La nouvelle stratégie
Pendant deux mois, Bush a remanié son gouvernement pour arriver à un nouvel équilibre au sein du camp républicain qui lui permette de gouverner solidement. En même temps, la mise en place d’une commission bipartisane (la commission Baker-Hamilton) visait à rassembler le plus possible les dirigeants américains et envoyer l’image d’une classe dirigeante soudée relevant les défis de la situation. Pendant ce temps, les néo-conservateurs ont redéfini leur stratégie, dont l’annonce à la mi-janvier était l’événement politique le plus attendu aux US. L’envoi des 21 000 troupes supplémentaires est le point d’orgue de cette stratégie, ce qui ne fait qu’accentuer les désaccords et l’instabilité politique, sachant que les Démocrates sont majoritaires au Sénat et que la mise en place de tout choix gouvernemental doit obtenir leur aval.
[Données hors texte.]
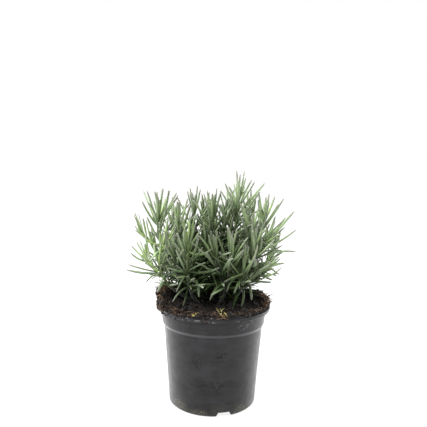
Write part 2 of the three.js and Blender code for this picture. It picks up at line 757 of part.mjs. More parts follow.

Les troupes supplémentaires auront comme mission de sécuriser Bagdad et de neutraliser les guérillas sunnites à l’ouest du pays. Derrière, un effort diplomatique est déployé (cf. la tournée de Rice au Moyen-Orient) pour monter un front arabe anti-iranien et pour durcir les sanctions déjà entamées contre l’Iran. L’objectif est de faire reculer l’influence croissante de celui-ci, condition nécessaire pour stabiliser l’ensemble de la région. Entre autres, de nouveaux plans se mettent en place pour écraser les résistances au Liban et en Palestine.